## Start
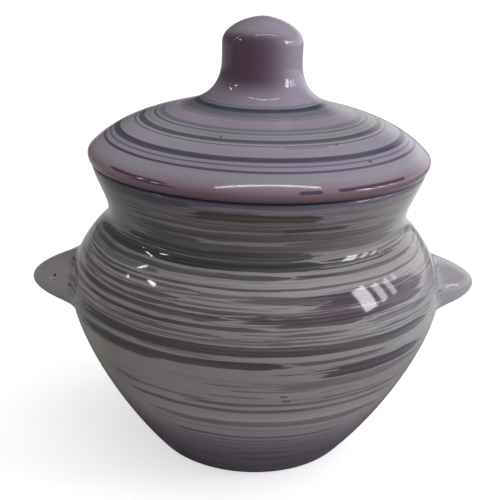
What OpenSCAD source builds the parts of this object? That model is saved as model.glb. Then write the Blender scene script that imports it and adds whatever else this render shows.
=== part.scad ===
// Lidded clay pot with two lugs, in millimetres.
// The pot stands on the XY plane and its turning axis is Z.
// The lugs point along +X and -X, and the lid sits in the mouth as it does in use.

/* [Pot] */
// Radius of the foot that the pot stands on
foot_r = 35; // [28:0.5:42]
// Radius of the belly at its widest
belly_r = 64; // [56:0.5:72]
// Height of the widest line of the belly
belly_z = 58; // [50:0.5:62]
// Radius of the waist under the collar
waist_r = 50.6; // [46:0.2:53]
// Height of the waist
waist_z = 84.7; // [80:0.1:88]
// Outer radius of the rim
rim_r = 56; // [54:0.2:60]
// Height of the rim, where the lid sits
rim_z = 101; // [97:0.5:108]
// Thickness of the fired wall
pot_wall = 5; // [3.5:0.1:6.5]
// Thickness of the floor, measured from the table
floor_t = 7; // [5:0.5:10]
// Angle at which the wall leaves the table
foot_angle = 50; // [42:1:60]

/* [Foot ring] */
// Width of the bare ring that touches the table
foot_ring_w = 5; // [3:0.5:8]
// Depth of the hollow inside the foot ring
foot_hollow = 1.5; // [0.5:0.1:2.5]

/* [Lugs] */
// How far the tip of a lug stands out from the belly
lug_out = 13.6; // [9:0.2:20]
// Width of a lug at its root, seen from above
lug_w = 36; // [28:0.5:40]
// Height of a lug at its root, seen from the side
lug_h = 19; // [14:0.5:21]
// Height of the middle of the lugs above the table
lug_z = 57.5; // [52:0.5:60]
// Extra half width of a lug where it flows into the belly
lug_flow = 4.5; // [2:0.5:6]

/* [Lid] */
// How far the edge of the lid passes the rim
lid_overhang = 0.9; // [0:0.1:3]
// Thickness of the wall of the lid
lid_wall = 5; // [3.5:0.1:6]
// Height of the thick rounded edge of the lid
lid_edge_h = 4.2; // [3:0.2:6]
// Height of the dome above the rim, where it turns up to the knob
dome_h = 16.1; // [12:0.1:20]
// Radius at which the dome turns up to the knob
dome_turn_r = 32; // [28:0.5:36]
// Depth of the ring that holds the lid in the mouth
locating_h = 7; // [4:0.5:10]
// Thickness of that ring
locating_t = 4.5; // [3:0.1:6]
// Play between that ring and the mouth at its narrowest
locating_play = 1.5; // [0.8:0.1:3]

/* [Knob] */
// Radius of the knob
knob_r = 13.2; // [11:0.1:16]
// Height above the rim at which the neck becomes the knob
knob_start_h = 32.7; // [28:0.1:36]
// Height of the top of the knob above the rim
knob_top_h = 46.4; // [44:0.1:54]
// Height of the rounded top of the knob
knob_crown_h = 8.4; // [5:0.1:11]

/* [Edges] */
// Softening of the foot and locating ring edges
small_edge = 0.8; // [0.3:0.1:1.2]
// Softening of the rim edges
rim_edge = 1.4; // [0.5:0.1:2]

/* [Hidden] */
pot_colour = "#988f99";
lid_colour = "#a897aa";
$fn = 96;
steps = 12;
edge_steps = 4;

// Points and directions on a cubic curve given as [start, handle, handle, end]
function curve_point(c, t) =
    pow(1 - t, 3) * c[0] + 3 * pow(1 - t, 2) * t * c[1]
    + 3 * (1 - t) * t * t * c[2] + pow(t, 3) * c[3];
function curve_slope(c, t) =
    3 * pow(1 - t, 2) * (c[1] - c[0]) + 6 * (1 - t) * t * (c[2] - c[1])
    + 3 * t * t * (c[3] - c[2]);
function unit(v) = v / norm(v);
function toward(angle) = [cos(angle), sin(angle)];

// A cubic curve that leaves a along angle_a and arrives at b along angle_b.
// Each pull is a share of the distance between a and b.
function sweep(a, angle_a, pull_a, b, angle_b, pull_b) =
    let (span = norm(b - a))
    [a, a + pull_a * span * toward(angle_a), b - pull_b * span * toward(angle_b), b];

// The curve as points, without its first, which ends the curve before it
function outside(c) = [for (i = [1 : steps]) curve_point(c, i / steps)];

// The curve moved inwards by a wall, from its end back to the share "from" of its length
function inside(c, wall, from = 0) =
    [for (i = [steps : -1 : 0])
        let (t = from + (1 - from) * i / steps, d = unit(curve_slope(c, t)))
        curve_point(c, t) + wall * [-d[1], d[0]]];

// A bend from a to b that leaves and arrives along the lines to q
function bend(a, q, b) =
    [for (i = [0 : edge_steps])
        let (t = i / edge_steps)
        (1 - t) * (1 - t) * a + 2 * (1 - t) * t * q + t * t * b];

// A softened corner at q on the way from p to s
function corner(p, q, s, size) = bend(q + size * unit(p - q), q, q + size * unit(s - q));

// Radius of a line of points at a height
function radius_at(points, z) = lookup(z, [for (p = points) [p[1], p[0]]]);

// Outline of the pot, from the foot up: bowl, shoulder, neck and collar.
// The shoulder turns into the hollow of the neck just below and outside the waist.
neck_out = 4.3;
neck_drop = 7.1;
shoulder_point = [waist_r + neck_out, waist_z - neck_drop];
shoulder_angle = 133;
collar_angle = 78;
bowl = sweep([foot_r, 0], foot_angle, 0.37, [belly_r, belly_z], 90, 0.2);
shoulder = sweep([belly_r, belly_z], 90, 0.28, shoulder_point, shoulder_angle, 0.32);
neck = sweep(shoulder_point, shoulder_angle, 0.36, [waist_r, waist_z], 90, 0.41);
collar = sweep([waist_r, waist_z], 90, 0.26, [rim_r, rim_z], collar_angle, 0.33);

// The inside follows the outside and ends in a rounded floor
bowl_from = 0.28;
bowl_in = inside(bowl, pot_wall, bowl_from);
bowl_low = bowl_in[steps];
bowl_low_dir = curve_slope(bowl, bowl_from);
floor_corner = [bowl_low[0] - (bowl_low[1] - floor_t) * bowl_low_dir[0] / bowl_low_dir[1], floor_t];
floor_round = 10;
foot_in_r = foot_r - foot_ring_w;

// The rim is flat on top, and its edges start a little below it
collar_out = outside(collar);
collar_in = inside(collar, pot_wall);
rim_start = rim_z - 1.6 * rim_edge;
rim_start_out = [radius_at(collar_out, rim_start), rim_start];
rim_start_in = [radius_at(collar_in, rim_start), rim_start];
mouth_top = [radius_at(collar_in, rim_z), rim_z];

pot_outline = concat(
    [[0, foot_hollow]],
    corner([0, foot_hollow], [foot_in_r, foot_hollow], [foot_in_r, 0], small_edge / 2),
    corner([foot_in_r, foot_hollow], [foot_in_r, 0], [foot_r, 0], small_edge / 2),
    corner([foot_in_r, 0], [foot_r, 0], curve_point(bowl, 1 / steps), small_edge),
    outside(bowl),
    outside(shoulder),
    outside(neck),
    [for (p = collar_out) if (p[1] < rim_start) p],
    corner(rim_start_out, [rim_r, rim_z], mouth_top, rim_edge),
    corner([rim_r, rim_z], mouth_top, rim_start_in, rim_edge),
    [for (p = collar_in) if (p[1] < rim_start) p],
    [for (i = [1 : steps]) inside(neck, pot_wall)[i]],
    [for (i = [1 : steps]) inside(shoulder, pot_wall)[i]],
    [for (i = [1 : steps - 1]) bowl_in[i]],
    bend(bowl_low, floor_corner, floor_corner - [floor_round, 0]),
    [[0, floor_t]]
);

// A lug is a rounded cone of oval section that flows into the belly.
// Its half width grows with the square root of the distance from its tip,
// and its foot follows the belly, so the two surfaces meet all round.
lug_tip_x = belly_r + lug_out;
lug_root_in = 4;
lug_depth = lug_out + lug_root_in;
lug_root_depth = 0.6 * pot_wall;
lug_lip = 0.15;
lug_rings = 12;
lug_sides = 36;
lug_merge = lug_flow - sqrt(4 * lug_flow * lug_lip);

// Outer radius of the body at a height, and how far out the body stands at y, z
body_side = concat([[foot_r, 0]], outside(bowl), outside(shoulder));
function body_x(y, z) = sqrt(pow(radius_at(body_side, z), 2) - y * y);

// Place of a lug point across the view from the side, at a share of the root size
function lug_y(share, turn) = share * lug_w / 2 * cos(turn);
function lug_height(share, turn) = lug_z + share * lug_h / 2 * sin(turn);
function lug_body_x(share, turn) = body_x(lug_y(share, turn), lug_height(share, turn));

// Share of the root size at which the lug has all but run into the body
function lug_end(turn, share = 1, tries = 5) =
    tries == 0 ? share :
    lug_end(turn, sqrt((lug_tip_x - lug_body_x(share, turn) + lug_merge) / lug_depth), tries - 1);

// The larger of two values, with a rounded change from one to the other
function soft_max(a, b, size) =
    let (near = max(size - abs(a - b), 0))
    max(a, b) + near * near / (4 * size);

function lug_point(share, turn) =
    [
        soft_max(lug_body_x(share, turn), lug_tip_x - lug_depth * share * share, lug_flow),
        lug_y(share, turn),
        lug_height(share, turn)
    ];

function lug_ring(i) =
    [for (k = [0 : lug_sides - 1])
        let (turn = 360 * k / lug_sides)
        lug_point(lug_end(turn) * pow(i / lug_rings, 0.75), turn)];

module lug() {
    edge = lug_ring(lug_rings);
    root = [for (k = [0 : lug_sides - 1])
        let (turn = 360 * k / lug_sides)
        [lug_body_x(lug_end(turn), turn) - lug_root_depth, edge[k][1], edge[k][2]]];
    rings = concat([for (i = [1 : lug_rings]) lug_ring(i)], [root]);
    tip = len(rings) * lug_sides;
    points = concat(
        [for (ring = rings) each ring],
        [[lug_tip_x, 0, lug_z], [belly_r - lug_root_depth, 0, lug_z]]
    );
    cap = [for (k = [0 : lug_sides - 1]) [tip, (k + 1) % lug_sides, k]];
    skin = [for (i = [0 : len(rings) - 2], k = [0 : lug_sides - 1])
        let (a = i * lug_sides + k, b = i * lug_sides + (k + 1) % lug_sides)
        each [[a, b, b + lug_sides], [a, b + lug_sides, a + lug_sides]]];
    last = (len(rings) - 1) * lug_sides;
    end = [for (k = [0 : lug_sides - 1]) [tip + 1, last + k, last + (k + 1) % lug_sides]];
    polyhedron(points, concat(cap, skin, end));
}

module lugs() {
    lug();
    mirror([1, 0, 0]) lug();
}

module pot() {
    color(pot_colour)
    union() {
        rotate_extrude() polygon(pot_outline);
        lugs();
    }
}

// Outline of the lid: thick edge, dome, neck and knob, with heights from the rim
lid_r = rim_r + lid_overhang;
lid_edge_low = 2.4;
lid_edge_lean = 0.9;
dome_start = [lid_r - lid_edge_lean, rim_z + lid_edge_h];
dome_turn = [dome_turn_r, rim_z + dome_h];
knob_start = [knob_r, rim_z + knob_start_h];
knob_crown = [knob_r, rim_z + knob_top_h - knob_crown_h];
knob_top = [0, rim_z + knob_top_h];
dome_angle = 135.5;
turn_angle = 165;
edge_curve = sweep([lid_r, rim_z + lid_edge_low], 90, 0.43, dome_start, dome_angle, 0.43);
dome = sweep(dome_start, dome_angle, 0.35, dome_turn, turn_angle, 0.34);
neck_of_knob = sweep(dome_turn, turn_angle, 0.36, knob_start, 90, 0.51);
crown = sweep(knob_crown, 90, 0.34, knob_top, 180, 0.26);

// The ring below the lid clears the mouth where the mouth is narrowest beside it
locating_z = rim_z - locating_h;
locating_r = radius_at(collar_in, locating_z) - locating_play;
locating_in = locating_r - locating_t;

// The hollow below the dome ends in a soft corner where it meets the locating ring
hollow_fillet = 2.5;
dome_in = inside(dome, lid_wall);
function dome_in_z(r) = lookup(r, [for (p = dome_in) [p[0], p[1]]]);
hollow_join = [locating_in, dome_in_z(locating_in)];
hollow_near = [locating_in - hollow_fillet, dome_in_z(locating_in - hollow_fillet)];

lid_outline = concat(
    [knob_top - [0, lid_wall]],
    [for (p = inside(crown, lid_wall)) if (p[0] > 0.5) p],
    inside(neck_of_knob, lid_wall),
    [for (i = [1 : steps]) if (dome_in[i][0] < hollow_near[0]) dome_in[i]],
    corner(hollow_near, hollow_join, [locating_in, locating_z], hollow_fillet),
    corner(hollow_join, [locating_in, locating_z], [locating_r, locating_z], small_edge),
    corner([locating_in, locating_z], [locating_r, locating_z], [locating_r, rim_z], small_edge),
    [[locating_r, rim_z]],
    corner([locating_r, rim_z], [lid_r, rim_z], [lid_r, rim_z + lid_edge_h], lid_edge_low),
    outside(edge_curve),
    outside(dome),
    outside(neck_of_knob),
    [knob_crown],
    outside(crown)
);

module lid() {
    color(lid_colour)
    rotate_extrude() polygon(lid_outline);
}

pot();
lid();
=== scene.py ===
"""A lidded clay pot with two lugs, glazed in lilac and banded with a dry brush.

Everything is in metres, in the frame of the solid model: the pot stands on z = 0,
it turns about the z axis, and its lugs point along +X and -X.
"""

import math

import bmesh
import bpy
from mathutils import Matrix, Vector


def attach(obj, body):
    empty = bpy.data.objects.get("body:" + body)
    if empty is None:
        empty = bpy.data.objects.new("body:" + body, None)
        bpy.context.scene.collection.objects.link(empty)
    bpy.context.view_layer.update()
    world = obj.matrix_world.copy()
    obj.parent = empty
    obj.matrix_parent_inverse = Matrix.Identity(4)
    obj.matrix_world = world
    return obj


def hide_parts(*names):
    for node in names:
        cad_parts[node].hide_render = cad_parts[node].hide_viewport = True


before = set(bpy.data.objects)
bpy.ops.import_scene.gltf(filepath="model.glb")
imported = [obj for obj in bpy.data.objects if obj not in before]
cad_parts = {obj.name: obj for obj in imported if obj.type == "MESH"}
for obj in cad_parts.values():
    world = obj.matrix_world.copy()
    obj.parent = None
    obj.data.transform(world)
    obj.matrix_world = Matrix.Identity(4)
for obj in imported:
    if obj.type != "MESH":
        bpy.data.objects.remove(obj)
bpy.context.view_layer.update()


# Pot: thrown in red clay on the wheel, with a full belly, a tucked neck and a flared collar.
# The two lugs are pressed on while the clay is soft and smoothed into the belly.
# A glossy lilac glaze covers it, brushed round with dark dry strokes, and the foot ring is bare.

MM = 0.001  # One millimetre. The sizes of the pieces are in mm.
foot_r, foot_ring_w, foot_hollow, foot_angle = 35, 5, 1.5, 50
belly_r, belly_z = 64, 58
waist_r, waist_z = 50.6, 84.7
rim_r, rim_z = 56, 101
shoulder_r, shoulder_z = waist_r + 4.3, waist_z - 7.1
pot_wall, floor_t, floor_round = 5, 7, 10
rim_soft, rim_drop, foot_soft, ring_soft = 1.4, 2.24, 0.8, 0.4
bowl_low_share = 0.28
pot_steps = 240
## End
## Start
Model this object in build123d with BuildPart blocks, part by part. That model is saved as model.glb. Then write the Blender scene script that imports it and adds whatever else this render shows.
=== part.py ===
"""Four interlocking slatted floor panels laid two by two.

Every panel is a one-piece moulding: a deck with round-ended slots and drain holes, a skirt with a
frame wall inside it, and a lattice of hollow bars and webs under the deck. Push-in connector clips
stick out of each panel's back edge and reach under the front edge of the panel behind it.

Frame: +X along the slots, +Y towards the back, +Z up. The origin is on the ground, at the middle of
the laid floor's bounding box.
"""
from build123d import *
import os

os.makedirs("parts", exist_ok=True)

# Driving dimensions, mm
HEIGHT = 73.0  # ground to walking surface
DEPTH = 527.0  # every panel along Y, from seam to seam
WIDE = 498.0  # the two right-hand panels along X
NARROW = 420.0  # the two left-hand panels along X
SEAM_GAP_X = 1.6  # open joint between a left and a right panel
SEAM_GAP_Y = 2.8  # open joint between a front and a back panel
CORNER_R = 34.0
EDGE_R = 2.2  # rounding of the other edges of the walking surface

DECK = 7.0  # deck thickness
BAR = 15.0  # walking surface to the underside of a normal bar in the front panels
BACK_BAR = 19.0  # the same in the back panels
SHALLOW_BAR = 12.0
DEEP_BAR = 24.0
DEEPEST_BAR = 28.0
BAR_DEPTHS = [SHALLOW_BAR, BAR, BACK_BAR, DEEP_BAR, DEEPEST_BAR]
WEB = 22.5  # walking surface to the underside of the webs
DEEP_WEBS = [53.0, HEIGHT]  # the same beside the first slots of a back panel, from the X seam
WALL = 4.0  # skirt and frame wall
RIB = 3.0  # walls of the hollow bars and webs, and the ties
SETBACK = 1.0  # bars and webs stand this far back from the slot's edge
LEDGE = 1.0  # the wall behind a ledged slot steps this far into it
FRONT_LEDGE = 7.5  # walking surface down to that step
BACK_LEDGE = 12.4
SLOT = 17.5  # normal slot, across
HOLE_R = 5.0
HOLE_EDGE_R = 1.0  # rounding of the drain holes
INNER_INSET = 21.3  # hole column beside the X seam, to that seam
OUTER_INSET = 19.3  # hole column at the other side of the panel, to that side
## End
## Start
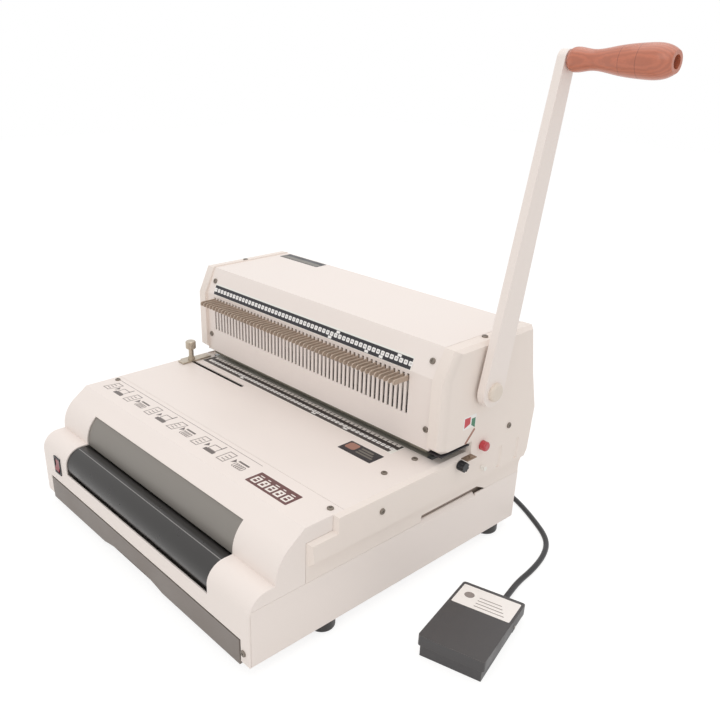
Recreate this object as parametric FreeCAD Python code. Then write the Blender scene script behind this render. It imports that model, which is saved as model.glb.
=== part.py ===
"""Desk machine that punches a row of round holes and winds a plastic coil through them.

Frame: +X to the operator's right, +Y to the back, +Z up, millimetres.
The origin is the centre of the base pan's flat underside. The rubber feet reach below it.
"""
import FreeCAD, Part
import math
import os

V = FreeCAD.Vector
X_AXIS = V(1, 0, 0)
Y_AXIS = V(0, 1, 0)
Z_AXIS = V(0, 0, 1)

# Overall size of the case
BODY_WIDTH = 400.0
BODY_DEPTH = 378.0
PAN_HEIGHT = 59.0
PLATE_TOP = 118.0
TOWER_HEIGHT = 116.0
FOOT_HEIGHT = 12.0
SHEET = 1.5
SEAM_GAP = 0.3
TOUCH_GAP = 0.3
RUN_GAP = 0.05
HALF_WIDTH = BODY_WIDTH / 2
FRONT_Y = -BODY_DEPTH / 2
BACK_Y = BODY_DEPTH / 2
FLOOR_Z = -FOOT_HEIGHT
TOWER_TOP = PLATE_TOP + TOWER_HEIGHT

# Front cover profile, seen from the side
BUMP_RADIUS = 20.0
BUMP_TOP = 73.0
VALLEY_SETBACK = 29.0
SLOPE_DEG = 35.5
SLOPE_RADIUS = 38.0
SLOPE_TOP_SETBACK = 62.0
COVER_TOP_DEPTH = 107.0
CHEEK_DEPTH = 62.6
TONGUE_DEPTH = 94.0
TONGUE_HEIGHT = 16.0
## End
What is asked
Take the line that contains "the locating ring", the line that contains "for node in", and all lines between, and give them again exactly; include no other line.

Response to the exercise
// The hollow below the dome ends in a soft corner where it meets the locating ring
hollow_fillet = 2.5;
dome_in = inside(dome, lid_wall);
function dome_in_z(r) = lookup(r, [for (p = dome_in) [p[0], p[1]]]);
hollow_join = [locating_in, dome_in_z(locating_in)];
hollow_near = [locating_in - hollow_fillet, dome_in_z(locating_in - hollow_fillet)];

lid_outline = concat(
    [knob_top - [0, lid_wall]],
    [for (p = inside(crown, lid_wall)) if (p[0] > 0.5) p],
    inside(neck_of_knob, lid_wall),
    [for (i = [1 : steps]) if (dome_in[i][0] < hollow_near[0]) dome_in[i]],
    corner(hollow_near, hollow_join, [locating_in, locating_z], hollow_fillet),
    corner(hollow_join, [locating_in, locating_z], [locating_r, locating_z], small_edge),
    corner([locating_in, locating_z], [locating_r, locating_z], [locating_r, rim_z], small_edge),
    [[locating_r, rim_z]],
    corner([locating_r, rim_z], [lid_r, rim_z], [lid_r, rim_z + lid_edge_h], lid_edge_low),
    outside(edge_curve),
    outside(dome),
    outside(neck_of_knob),
    [knob_crown],
    outside(crown)
);

module lid() {
    color(lid_colour)
    rotate_extrude() polygon(lid_outline);
}

pot();
lid();
=== scene.py ===
"""A lidded clay pot with two lugs, glazed in lilac and banded with a dry brush.

Everything is in metres, in the frame of the solid model: the pot stands on z = 0,
it turns about the z axis, and its lugs point along +X and -X.
"""

import math

import bmesh
import bpy
from mathutils import Matrix, Vector


def attach(obj, body):
    empty = bpy.data.objects.get("body:" + body)
    if empty is None:
        empty = bpy.data.objects.new("body:" + body, None)
        bpy.context.scene.collection.objects.link(empty)
    bpy.context.view_layer.update()
    world = obj.matrix_world.copy()
    obj.parent = empty
    obj.matrix_parent_inverse = Matrix.Identity(4)
    obj.matrix_world = world
    return obj


def hide_parts(*names):
    for node in names:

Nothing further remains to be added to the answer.